CAD and scene scripts:
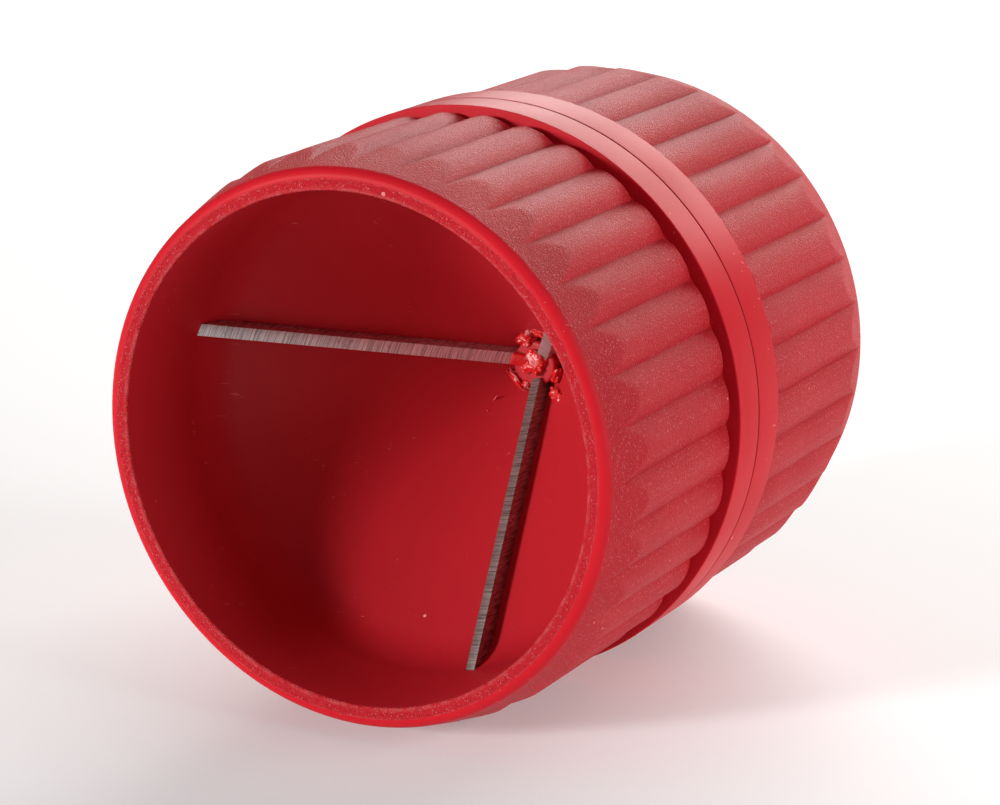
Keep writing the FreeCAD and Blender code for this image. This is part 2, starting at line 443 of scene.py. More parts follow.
@dataclass(frozen=True)
class TornPlastic(Finish):
    """The same red plastic where it tore: stretched pale in places and shiny."""

    colour: Colour = (0.60, 0.010, 0.012, 1.0)
    pale_colour: Colour = (0.86, 0.52, 0.50, 1.0)
    strain_scale: float = 700.0
    grain_fineness: float = 2400.0
    grain_depth: float = 0.02 * MM
    refraction: float = 1.5

    def material(self, groups: EffectGroups) -> bpy.types.Material:
        """Build the material.

        Args:
            groups: The shared effects.

        Returns:
            The material.
        """
        material, build, shader, place = self.start()
        strain = build.add("ShaderNodeTexNoise", Vector=place, Scale=self.strain_scale,
                           Detail=3.0, Distortion=1.0)
        pale = build.ramp(strain.outputs[0], 0.50, 0.72)
        build.fill(shader.inputs["Base Color"],
                   build.mix_colour(pale, self.colour, self.pale_colour))
        build.fill(shader.inputs["Roughness"],
                   build.ramp(strain.outputs[0], 0.3, 0.7, 0.10, 0.30))
        grain = self.place_group(build, groups.grain, place, Fineness=self.grain_fineness)
        self.bump(build, shader, grain.outputs["Height"], self.grain_depth, 1.0)
        shader.inputs["IOR"].default_value = self.refraction
        return material


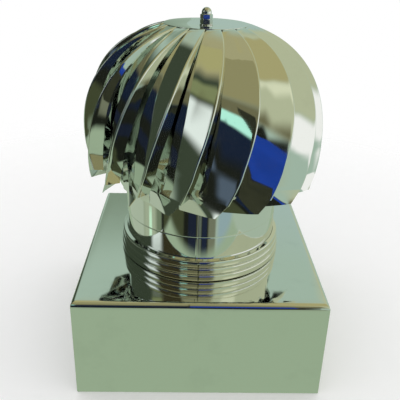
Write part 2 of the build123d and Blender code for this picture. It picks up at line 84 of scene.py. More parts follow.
FOOT_BOW_SHARE, FOOT_END_BOW, SLIT_TOP = 0.16, 1.0 * MM, 250 * MM
RIVET_RADIUS, RIVET_HEAD, RIVET_RISE = 1.6 * MM, 3.2 * MM, 1.2 * MM
RIVET_SEAT, RIVET_BACK, RIVET_TAIL = 0.02 * MM, 0.03 * MM, 0.8 * MM

CAP_SHEET, CAP_RADIUS, CAP_GAP = 0.8 * MM, 50.5 * MM, 0.05 * MM
CAP_CENTRE, CAP_DROP = 9 * MM, 2.15 * MM
SPINDLE_RADIUS, NUT_FLATS, NUT_FACE, NUT_SLOPE = 4 * MM, 13 * MM, 0.97, 30.0
TOP_WASHER_RADIUS, TOP_WASHER, TOP_NUT = 8 * MM, 1.2 * MM, 5.5 * MM
DOME_HEX, DOME_RADIUS, DOME_HEIGHT = 5.8 * MM, 5.9 * MM, 13.6 * MM

TIP_ANGLE = math.degrees(math.asin((TIP_RADIUS / HEAD_RADIUS) ** (CROWN_POWER / 2)))
CROWN_RISE = (CROWN_Z - EQUATOR_Z) / math.cos(math.radians(TIP_ANGLE)) ** (2 / CROWN_POWER)
FOOT_ANGLE = math.degrees(math.acos((FOOT_TOP - EQUATOR_Z) / LOWER_REACH))
END_ANGLE = math.degrees(math.acos((FOOT_OUTER - EQUATOR_Z) / LOWER_REACH))
TAB_FACE = RING_RADIUS + TAB_GAP + VANE_SHEET
TAB_REACH = math.hypot(TAB_FACE, TAB_WIDTH / 2)
RIVET_Z = (FOOT_TOP + RING_BOTTOM) / 2
CAP_TOP = CROWN_Z + CAP_GAP + CAP_SHEET
CAP_CENTRE_TOP = CAP_TOP - CAP_DROP

# Rows and columns of a vane's grid, and how far its folds reach to each side
FOLD_REACH = (0.6 * MM, 5 * MM, 1.3 * MM)
FOLD_COUNTS = (6, 9, 10, 5)
FOLD_STEPS, FOLD_LIMIT = 6, 0.45
TONGUE_ROWS, BLADE_ROWS, FOOT_ROWS, ROWS_OVER_SLIT = 5, 72, 13, 3

# Angles up to which a surface is shaded smooth
SHEET_SMOOTH, BOX_SMOOTH, ROUND_SMOOTH, NUT_SMOOTH = 40.0, 35.0, 50.0, 24.0

# Camera of the photograph
CAMERA_PLACE = (-18.1 * MM, -652.4 * MM, 509.6 * MM)
CAMERA_PITCH, CAMERA_YAW, CAMERA_ROLL = 23.7, 1.89, 1.88
IMAGE_SIZE, IMAGE_FOCAL, IMAGE_CENTRE, SENSOR = 400, 534.6, (204.1, 180.0), 36

# The room that reflections see: bearings and heights of each card, the softness of its edges, and
# its screen colour. Bearings count from the front, positive to the right
ROOM_CARDS = (
    # back
    ((-180, -160), (5, 29), 4, (134, 153, 132)),
    ((155, 180), (5, 29), 4, (172, 194, 184)),
    # right side: pale floor, wall, ceiling and window
    ((10, 150), (-100, -14), 4, (172, 190, 168)),
    ((15, 160), (12, 54), 4, (188, 194, 160)),
    ((36, 60), (34, 52), 4, (224, 228, 194)),
    ((15, 170), (54, 80), 3, (176, 170, 120)),
    ((45, 112), (-6, 12), 2.5, (255, 255, 250)),
    # left side: dark wall with a lit opening, olive ceiling, floor with a pale green strip
    ((-150, -58), (-18, 58), 6, (60, 70, 54)),
    ((-150, -58), (62, 78), 3, (176, 172, 118)),
    ((-160, -58), (-100, -18), 4, (116, 130, 104)),
    ((-160, -96), (-45, -18), 4, (176, 190, 166)),
    ((-96, -72), (-34, -20), 4, (168, 180, 152)),
    ((-85.5, -80), (-36, -26.5), 1, (206, 246, 210)),
    ((-80, -60), (6, 33), 4, (238, 248, 240)),
    ((-82, -58), (37, 50), 3, (130, 139, 96)),
    # front: olive ceiling, dark wall, dark floor beyond the stand
    ((-60, 20), (38, 100), 6, (150, 146, 104)),
    ((-62, -26), (12, 50), 5, (58, 54, 34)),
    ((-26, 20), (12, 40), 4, (112, 110, 80)),
    ((-62, 14), (-100, 14), 2, (30, 33, 26)),
    ((-36, 4), (-10, 22), 4, (24, 35, 54)),
    ((-58, -26), (-46, -21), 2, (68, 74, 50)),
    # front, low: narrow strips that the neck mirrors
    ((-19, -5), (-34, -24), 1, (30, 37, 52)),
    ((-4, 1), (-34, -24), 0.8, (96, 106, 92)),
    ((2, 9), (-34, -24), 1, (32, 40, 58)),
    ((11, 22), (-40, -21), 2, (118, 123, 100)),
    ((25, 46), (-40, -21), 4, (151, 175, 177)),
    # front: bright spots that single vanes mirror
    ((-56, -43), (-14, -2), 2.5, (84, 98, 112)),
    ((-27, -17), (17, 27), 1.5, (190, 255, 232)),
)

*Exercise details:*
Each record above should be returned exactly as it appears.

*Exercise result:*
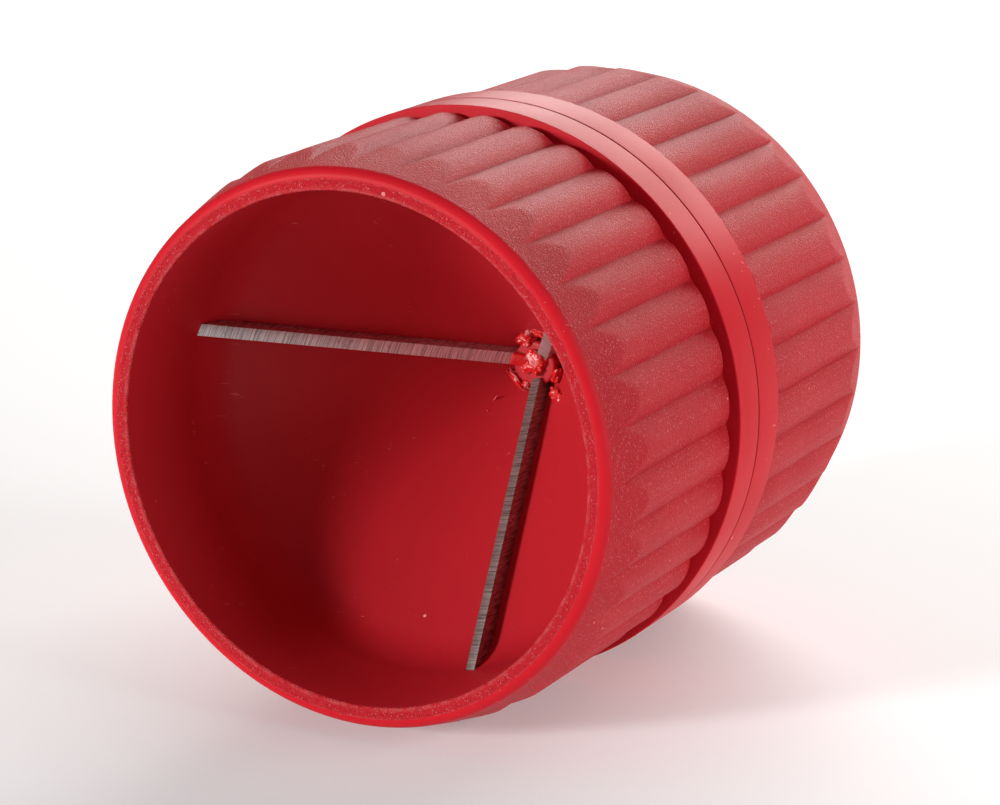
Keep writing the FreeCAD and Blender code for this image. This is part 2, starting at line 443 of scene.py. More parts follow.
@dataclass(frozen=True)
class TornPlastic(Finish):
    """The same red plastic where it tore: stretched pale in places and shiny."""

    colour: Colour = (0.60, 0.010, 0.012, 1.0)
    pale_colour: Colour = (0.86, 0.52, 0.50, 1.0)
    strain_scale: float = 700.0
    grain_fineness: float = 2400.0
    grain_depth: float = 0.02 * MM
    refraction: float = 1.5

    def material(self, groups: EffectGroups) -> bpy.types.Material:
        """Build the material.

        Args:
            groups: The shared effects.

        Returns:
            The material.
        """
        material, build, shader, place = self.start()
        strain = build.add("ShaderNodeTexNoise", Vector=place, Scale=self.strain_scale,
                           Detail=3.0, Distortion=1.0)
        pale = build.ramp(strain.outputs[0], 0.50, 0.72)
        build.fill(shader.inputs["Base Color"],
                   build.mix_colour(pale, self.colour, self.pale_colour))
        build.fill(shader.inputs["Roughness"],
                   build.ramp(strain.outputs[0], 0.3, 0.7, 0.10, 0.30))
        grain = self.place_group(build, groups.grain, place, Fineness=self.grain_fineness)
        self.bump(build, shader, grain.outputs["Height"], self.grain_depth, 1.0)
        shader.inputs["IOR"].default_value = self.refraction
        return material


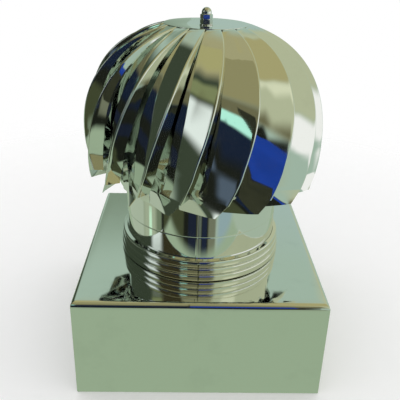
Write part 2 of the build123d and Blender code for this picture. It picks up at line 84 of scene.py. More parts follow.
FOOT_BOW_SHARE, FOOT_END_BOW, SLIT_TOP = 0.16, 1.0 * MM, 250 * MM
RIVET_RADIUS, RIVET_HEAD, RIVET_RISE = 1.6 * MM, 3.2 * MM, 1.2 * MM
RIVET_SEAT, RIVET_BACK, RIVET_TAIL = 0.02 * MM, 0.03 * MM, 0.8 * MM

CAP_SHEET, CAP_RADIUS, CAP_GAP = 0.8 * MM, 50.5 * MM, 0.05 * MM
CAP_CENTRE, CAP_DROP = 9 * MM, 2.15 * MM
SPINDLE_RADIUS, NUT_FLATS, NUT_FACE, NUT_SLOPE = 4 * MM, 13 * MM, 0.97, 30.0
TOP_WASHER_RADIUS, TOP_WASHER, TOP_NUT = 8 * MM, 1.2 * MM, 5.5 * MM
DOME_HEX, DOME_RADIUS, DOME_HEIGHT = 5.8 * MM, 5.9 * MM, 13.6 * MM

TIP_ANGLE = math.degrees(math.asin((TIP_RADIUS / HEAD_RADIUS) ** (CROWN_POWER / 2)))
CROWN_RISE = (CROWN_Z - EQUATOR_Z) / math.cos(math.radians(TIP_ANGLE)) ** (2 / CROWN_POWER)
FOOT_ANGLE = math.degrees(math.acos((FOOT_TOP - EQUATOR_Z) / LOWER_REACH))
END_ANGLE = math.degrees(math.acos((FOOT_OUTER - EQUATOR_Z) / LOWER_REACH))
TAB_FACE = RING_RADIUS + TAB_GAP + VANE_SHEET
TAB_REACH = math.hypot(TAB_FACE, TAB_WIDTH / 2)
RIVET_Z = (FOOT_TOP + RING_BOTTOM) / 2
CAP_TOP = CROWN_Z + CAP_GAP + CAP_SHEET
CAP_CENTRE_TOP = CAP_TOP - CAP_DROP

# Rows and columns of a vane's grid, and how far its folds reach to each side
FOLD_REACH = (0.6 * MM, 5 * MM, 1.3 * MM)
FOLD_COUNTS = (6, 9, 10, 5)
FOLD_STEPS, FOLD_LIMIT = 6, 0.45
TONGUE_ROWS, BLADE_ROWS, FOOT_ROWS, ROWS_OVER_SLIT = 5, 72, 13, 3

# Angles up to which a surface is shaded smooth
SHEET_SMOOTH, BOX_SMOOTH, ROUND_SMOOTH, NUT_SMOOTH = 40.0, 35.0, 50.0, 24.0

# Camera of the photograph
CAMERA_PLACE = (-18.1 * MM, -652.4 * MM, 509.6 * MM)
CAMERA_PITCH, CAMERA_YAW, CAMERA_ROLL = 23.7, 1.89, 1.88
IMAGE_SIZE, IMAGE_FOCAL, IMAGE_CENTRE, SENSOR = 400, 534.6, (204.1, 180.0), 36

# The room that reflections see: bearings and heights of each card, the softness of its edges, and
# its screen colour. Bearings count from the front, positive to the right
ROOM_CARDS = (
    # back
    ((-180, -160), (5, 29), 4, (134, 153, 132)),
    ((155, 180), (5, 29), 4, (172, 194, 184)),
    # right side: pale floor, wall, ceiling and window
    ((10, 150), (-100, -14), 4, (172, 190, 168)),
    ((15, 160), (12, 54), 4, (188, 194, 160)),
    ((36, 60), (34, 52), 4, (224, 228, 194)),
    ((15, 170), (54, 80), 3, (176, 170, 120)),
    ((45, 112), (-6, 12), 2.5, (255, 255, 250)),
    # left side: dark wall with a lit opening, olive ceiling, floor with a pale green strip
    ((-150, -58), (-18, 58), 6, (60, 70, 54)),
    ((-150, -58), (62, 78), 3, (176, 172, 118)),
    ((-160, -58), (-100, -18), 4, (116, 130, 104)),
    ((-160, -96), (-45, -18), 4, (176, 190, 166)),
    ((-96, -72), (-34, -20), 4, (168, 180, 152)),
    ((-85.5, -80), (-36, -26.5), 1, (206, 246, 210)),
    ((-80, -60), (6, 33), 4, (238, 248, 240)),
    ((-82, -58), (37, 50), 3, (130, 139, 96)),
    # front: olive ceiling, dark wall, dark floor beyond the stand
    ((-60, 20), (38, 100), 6, (150, 146, 104)),
    ((-62, -26), (12, 50), 5, (58, 54, 34)),
    ((-26, 20), (12, 40), 4, (112, 110, 80)),
    ((-62, 14), (-100, 14), 2, (30, 33, 26)),
    ((-36, 4), (-10, 22), 4, (24, 35, 54)),
    ((-58, -26), (-46, -21), 2, (68, 74, 50)),
    # front, low: narrow strips that the neck mirrors
    ((-19, -5), (-34, -24), 1, (30, 37, 52)),
    ((-4, 1), (-34, -24), 0.8, (96, 106, 92)),
    ((2, 9), (-34, -24), 1, (32, 40, 58)),
    ((11, 22), (-40, -21), 2, (118, 123, 100)),
    ((25, 46), (-40, -21), 4, (151, 175, 177)),
    # front: bright spots that single vanes mirror
    ((-56, -43), (-14, -2), 2.5, (84, 98, 112)),
    ((-27, -17), (17, 27), 1.5, (190, 255, 232)),
)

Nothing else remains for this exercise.